## STATED PROBLEM
Every record below should be printed exactly as it appears.

· · · · · · ·

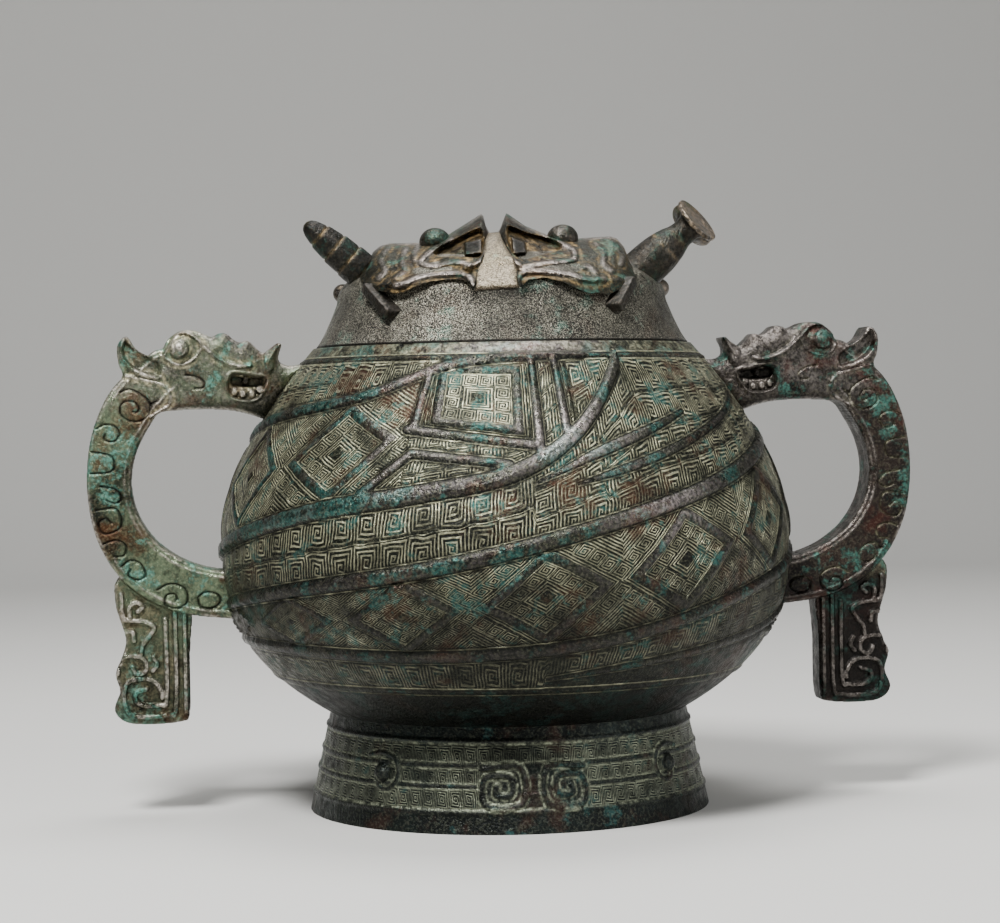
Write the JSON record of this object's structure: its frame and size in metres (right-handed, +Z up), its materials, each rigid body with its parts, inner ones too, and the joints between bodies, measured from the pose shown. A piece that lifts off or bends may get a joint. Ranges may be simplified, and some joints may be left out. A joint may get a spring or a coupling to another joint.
{
  "type": "lidded bronze gui food vessel",
  "caption": "Round-bellied ancient bronze gui on a ring foot, with dragon-head loop handles, winding carved bands and a lift-off lid with horned dragon heads.",
  "frame": {"origin": "middle of the foot's underside, where the vessel stands", "axes": "+Z up, X through both handles, the carved front faces -Y"},
  "size_m": [0.3898, 0.2704, 0.2827],
  "materials": {
    "vessel_bronze": "aged cast bronze with green and blue patina, pale lines in the carving",
    "lid_bronze": "aged cast bronze, greyer and smoother, ochre earth in the joints"
  },
  "bodies": {
    "root": {"vessel": "vessel_bronze", "lid": "lid_bronze"}
  },
  "joints": []
}
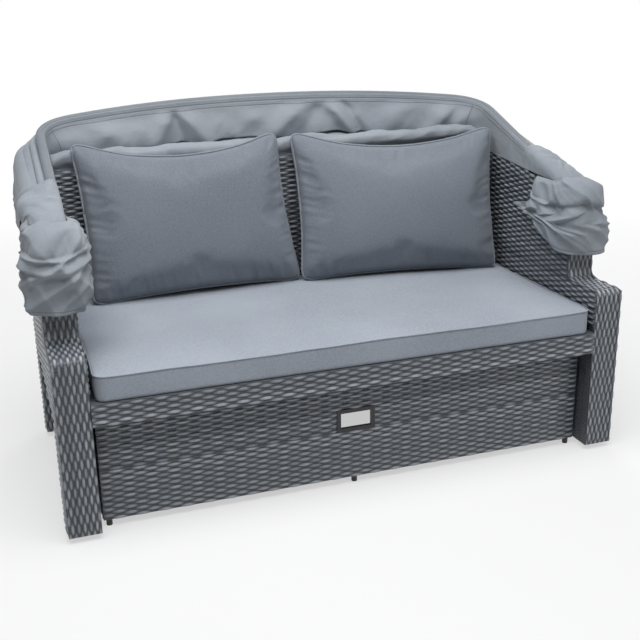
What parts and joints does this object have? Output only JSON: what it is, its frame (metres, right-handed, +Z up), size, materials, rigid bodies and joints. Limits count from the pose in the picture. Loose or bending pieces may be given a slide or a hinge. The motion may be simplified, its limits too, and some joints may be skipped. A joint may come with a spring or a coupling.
{
  "type": "outdoor daybed with canopy",
  "caption": "Woven outdoor daybed with a fold-over bow canopy stowed behind the backrest, seat and back cushions, and a pull-out ottoman under the seat.",
  "frame": {"origin": "on the ground under the middle of the whole piece", "axes": "+Z up, the seat faces -Y, +X to the sitter's left"},
  "size_m": [1.7076, 1.0044, 1.0406],
  "materials": {
    "wicker": "woven flat synthetic strands, dark blue-grey with brown and violet strands among them",
    "frame_metal": "powder-coated tube and bar, charcoal, satin",
    "bow_metal": "powder-coated bent tube, dark grey, satin",
    "steel": "zinc-plated bolts and brackets",
    "black_plastic": "moulded, fine-grained, black",
    "canopy_cloth": "thin woven polyester, blue-grey, creased",
    "cushion_cloth": "plain woven polyester, blue-grey, piped edges on the back cushions"
  },
  "bodies": {
    "root": {"right_side_wicker": "wicker", "left_side_wicker": "wicker", "right_lower_panel": "wicker", "left_lower_panel": "wicker", "back_wicker": "wicker", "front_apron": "wicker", "right_side_frame": "frame_metal", "left_side_frame": "frame_metal", "right_seat_side_rail": "frame_metal", "left_seat_side_rail": "frame_metal", "back_frame": "frame_metal", "seat_front_rail": "frame_metal", "seat_rear_rail": "frame_metal", "seat_bearer": "frame_metal", "seat_deck": "frame_metal", "canopy_rear_bow": "bow_metal", "right_side_bolt_front": "steel", "left_side_bolt_front": "steel", "right_side_bolt_rear": "steel", "left_side_bolt_rear": "steel", "right_pivot_bracket": "steel", "left_pivot_bracket": "steel", "right_pivot_bolt": "steel", "left_pivot_bolt": "steel", "right_pivot_nut": "steel", "left_pivot_nut": "steel", "right_front_foot": "black_plastic", "left_front_foot": "black_plastic", "right_rear_foot": "black_plastic", "left_rear_foot": "black_plastic", "right_bow_rest": "black_plastic", "left_bow_rest": "black_plastic", "right_canopy_skirt": "canopy_cloth", "left_canopy_skirt": "canopy_cloth", "canopy_rear_panel": "canopy_cloth", "seat_cushion": "cushion_cloth", "right_back_cushion": "cushion_cloth", "left_back_cushion": "cushion_cloth"},
    "lower_bow_set": {"canopy_lower_bow": "bow_metal", "canopy_lower_cloth": "canopy_cloth"},
    "upper_bow_set": {"canopy_upper_bow": "bow_metal", "canopy_upper_cloth": "canopy_cloth"},
    "front_bow_set": {"canopy_front_bow": "bow_metal", "canopy_front_cloth": "canopy_cloth", "right_canopy_gather": "canopy_cloth", "left_canopy_gather": "canopy_cloth"},
    "ottoman": {"right_ottoman_side": "wicker", "left_ottoman_side": "wicker", "ottoman_front": "wicker", "ottoman_rear": "wicker", "ottoman_top": "wicker", "ottoman_frame": "frame_metal", "right_ottoman_front_foot": "black_plastic", "left_ottoman_front_foot": "black_plastic", "right_ottoman_rear_foot": "black_plastic", "left_ottoman_rear_foot": "black_plastic", "ottoman_front_middle_foot": "black_plastic", "ottoman_rear_middle_foot": "black_plastic", "hand_hole_frame": "black_plastic"}
  },
  "joints": [
    {"name": "canopy_lower_fold", "type": "hinge", "parent": "root", "child": "lower_bow_set", "pos_m": [0, -0.2722, 0.79], "axis": [1, 0, 0], "range_deg": [0, 34]},
    {"name": "canopy_upper_fold", "type": "hinge", "parent": "lower_bow_set", "child": "upper_bow_set", "pos_m": [0, -0.2722, 0.79], "axis": [1, 0, 0], "range_deg": [0, 34]},
    {"name": "canopy_front_fold", "type": "hinge", "parent": "upper_bow_set", "child": "front_bow_set", "pos_m": [0, -0.2722, 0.79], "axis": [1, 0, 0], "range_deg": [0, 34]},
    {"name": "ottoman_slide", "type": "slide", "parent": "root", "child": "ottoman", "axis": [0, -1, 0], "range_m": [0, 0.65]}
  ],
  "couplings": [
    {"joint": "canopy_upper_fold", "follows": "canopy_lower_fold", "ratio": 1},
    {"joint": "canopy_front_fold", "follows": "canopy_lower_fold", "ratio": 1}
  ]
}
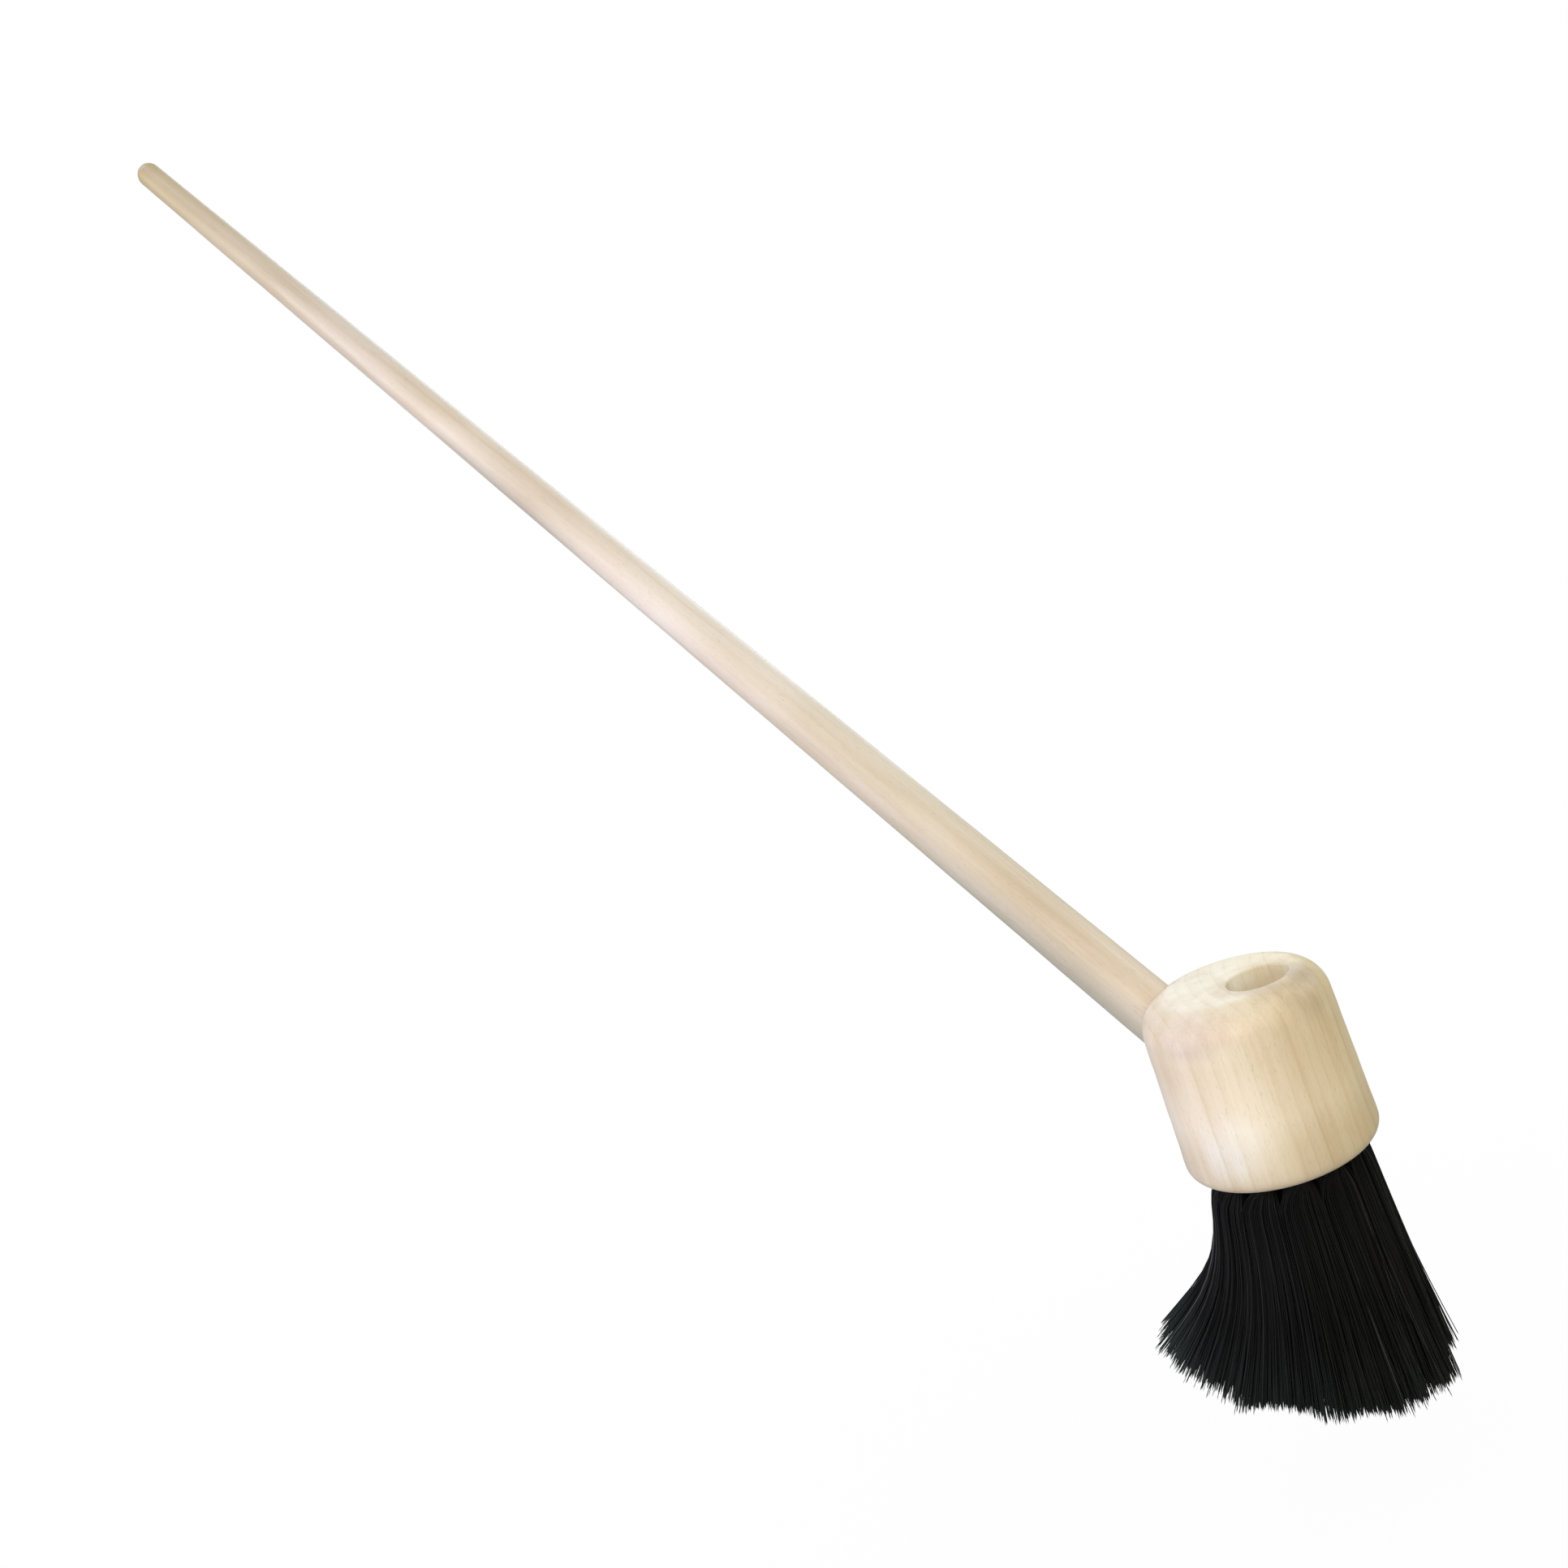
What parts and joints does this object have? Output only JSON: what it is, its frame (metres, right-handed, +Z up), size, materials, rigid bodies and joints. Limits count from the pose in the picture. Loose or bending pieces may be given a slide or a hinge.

· · · · · · ·

## EXERCISE SOLUTION
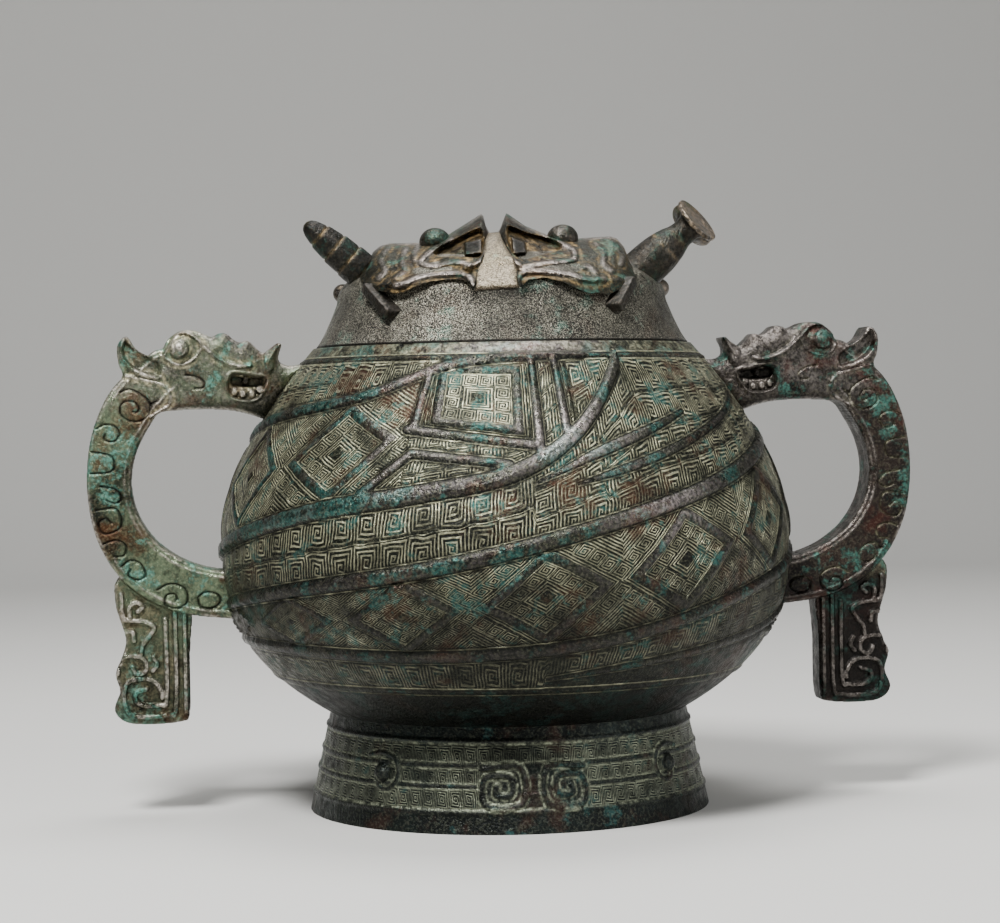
Write the JSON record of this object's structure: its frame and size in metres (right-handed, +Z up), its materials, each rigid body with its parts, inner ones too, and the joints between bodies, measured from the pose shown. A piece that lifts off or bends may get a joint. Ranges may be simplified, and some joints may be left out. A joint may get a spring or a coupling to another joint.
{
  "type": "lidded bronze gui food vessel",
  "caption": "Round-bellied ancient bronze gui on a ring foot, with dragon-head loop handles, winding carved bands and a lift-off lid with horned dragon heads.",
  "frame": {"origin": "middle of the foot's underside, where the vessel stands", "axes": "+Z up, X through both handles, the carved front faces -Y"},
  "size_m": [0.3898, 0.2704, 0.2827],
  "materials": {
    "vessel_bronze": "aged cast bronze with green and blue patina, pale lines in the carving",
    "lid_bronze": "aged cast bronze, greyer and smoother, ochre earth in the joints"
  },
  "bodies": {
    "root": {"vessel": "vessel_bronze", "lid": "lid_bronze"}
  },
  "joints": []
}
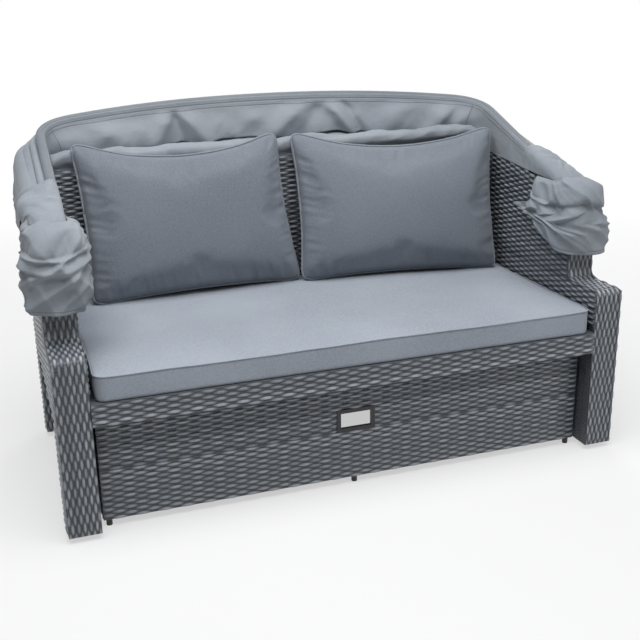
What parts and joints does this object have? Output only JSON: what it is, its frame (metres, right-handed, +Z up), size, materials, rigid bodies and joints. Limits count from the pose in the picture. Loose or bending pieces may be given a slide or a hinge. The motion may be simplified, its limits too, and some joints may be skipped. A joint may come with a spring or a coupling.
{
  "type": "outdoor daybed with canopy",
  "caption": "Woven outdoor daybed with a fold-over bow canopy stowed behind the backrest, seat and back cushions, and a pull-out ottoman under the seat.",
  "frame": {"origin": "on the ground under the middle of the whole piece", "axes": "+Z up, the seat faces -Y, +X to the sitter's left"},
  "size_m": [1.7076, 1.0044, 1.0406],
  "materials": {
    "wicker": "woven flat synthetic strands, dark blue-grey with brown and violet strands among them",
    "frame_metal": "powder-coated tube and bar, charcoal, satin",
    "bow_metal": "powder-coated bent tube, dark grey, satin",
    "steel": "zinc-plated bolts and brackets",
    "black_plastic": "moulded, fine-grained, black",
    "canopy_cloth": "thin woven polyester, blue-grey, creased",
    "cushion_cloth": "plain woven polyester, blue-grey, piped edges on the back cushions"
  },
  "bodies": {
    "root": {"right_side_wicker": "wicker", "left_side_wicker": "wicker", "right_lower_panel": "wicker", "left_lower_panel": "wicker", "back_wicker": "wicker", "front_apron": "wicker", "right_side_frame": "frame_metal", "left_side_frame": "frame_metal", "right_seat_side_rail": "frame_metal", "left_seat_side_rail": "frame_metal", "back_frame": "frame_metal", "seat_front_rail": "frame_metal", "seat_rear_rail": "frame_metal", "seat_bearer": "frame_metal", "seat_deck": "frame_metal", "canopy_rear_bow": "bow_metal", "right_side_bolt_front": "steel", "left_side_bolt_front": "steel", "right_side_bolt_rear": "steel", "left_side_bolt_rear": "steel", "right_pivot_bracket": "steel", "left_pivot_bracket": "steel", "right_pivot_bolt": "steel", "left_pivot_bolt": "steel", "right_pivot_nut": "steel", "left_pivot_nut": "steel", "right_front_foot": "black_plastic", "left_front_foot": "black_plastic", "right_rear_foot": "black_plastic", "left_rear_foot": "black_plastic", "right_bow_rest": "black_plastic", "left_bow_rest": "black_plastic", "right_canopy_skirt": "canopy_cloth", "left_canopy_skirt": "canopy_cloth", "canopy_rear_panel": "canopy_cloth", "seat_cushion": "cushion_cloth", "right_back_cushion": "cushion_cloth", "left_back_cushion": "cushion_cloth"},
    "lower_bow_set": {"canopy_lower_bow": "bow_metal", "canopy_lower_cloth": "canopy_cloth"},
    "upper_bow_set": {"canopy_upper_bow": "bow_metal", "canopy_upper_cloth": "canopy_cloth"},
    "front_bow_set": {"canopy_front_bow": "bow_metal", "canopy_front_cloth": "canopy_cloth", "right_canopy_gather": "canopy_cloth", "left_canopy_gather": "canopy_cloth"},
    "ottoman": {"right_ottoman_side": "wicker", "left_ottoman_side": "wicker", "ottoman_front": "wicker", "ottoman_rear": "wicker", "ottoman_top": "wicker", "ottoman_frame": "frame_metal", "right_ottoman_front_foot": "black_plastic", "left_ottoman_front_foot": "black_plastic", "right_ottoman_rear_foot": "black_plastic", "left_ottoman_rear_foot": "black_plastic", "ottoman_front_middle_foot": "black_plastic", "ottoman_rear_middle_foot": "black_plastic", "hand_hole_frame": "black_plastic"}
  },
  "joints": [
    {"name": "canopy_lower_fold", "type": "hinge", "parent": "root", "child": "lower_bow_set", "pos_m": [0, -0.2722, 0.79], "axis": [1, 0, 0], "range_deg": [0, 34]},
    {"name": "canopy_upper_fold", "type": "hinge", "parent": "lower_bow_set", "child": "upper_bow_set", "pos_m": [0, -0.2722, 0.79], "axis": [1, 0, 0], "range_deg": [0, 34]},
    {"name": "canopy_front_fold", "type": "hinge", "parent": "upper_bow_set", "child": "front_bow_set", "pos_m": [0, -0.2722, 0.79], "axis": [1, 0, 0], "range_deg": [0, 34]},
    {"name": "ottoman_slide", "type": "slide", "parent": "root", "child": "ottoman", "axis": [0, -1, 0], "range_m": [0, 0.65]}
  ],
  "couplings": [
    {"joint": "canopy_upper_fold", "follows": "canopy_lower_fold", "ratio": 1},
    {"joint": "canopy_front_fold", "follows": "canopy_lower_fold", "ratio": 1}
  ]
}
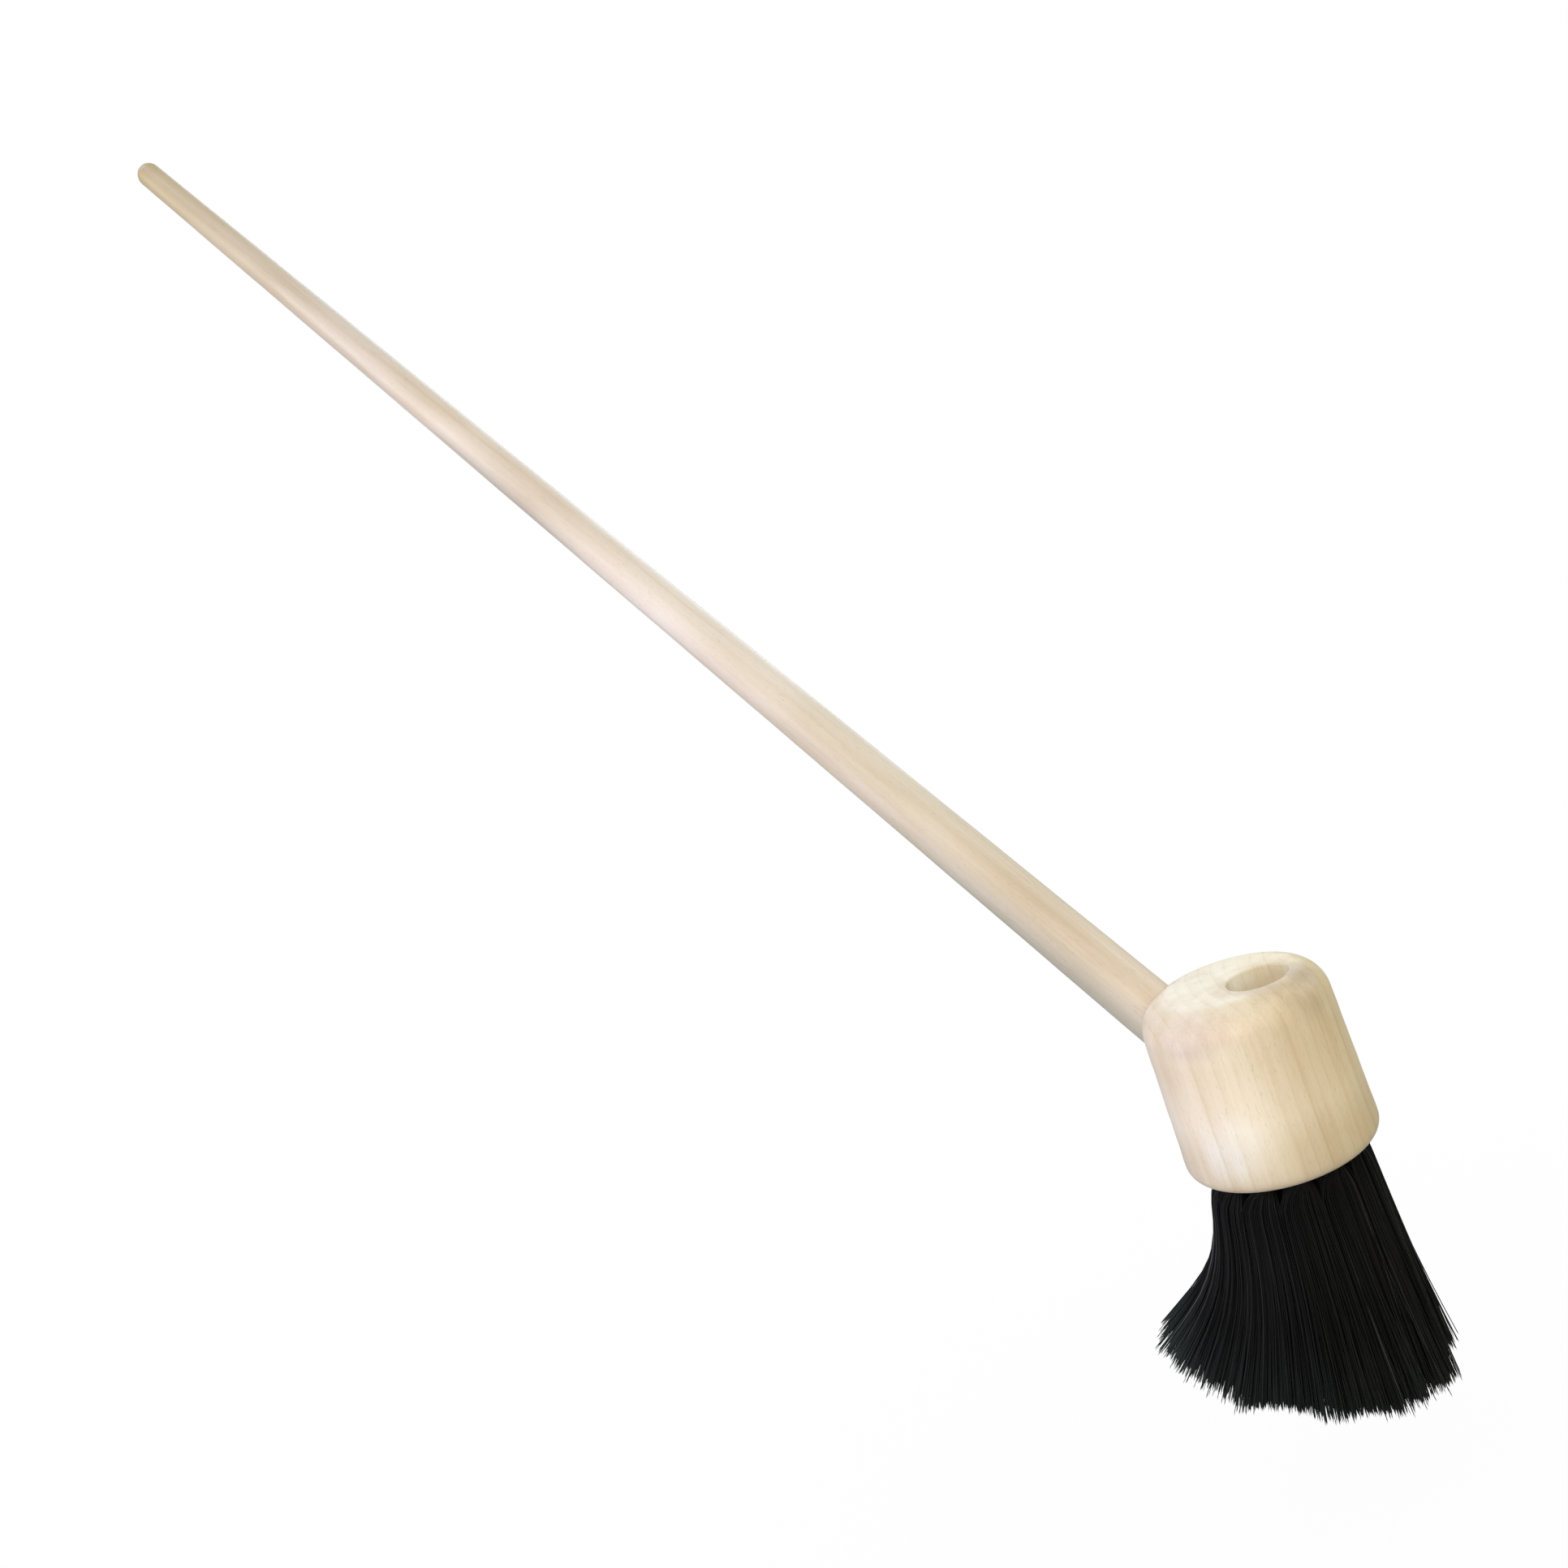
What parts and joints does this object have? Output only JSON: what it is, its frame (metres, right-handed, +Z up), size, materials, rigid bodies and joints. Limits count from the pose in the picture. Loose or bending pieces may be given a slide or a hinge.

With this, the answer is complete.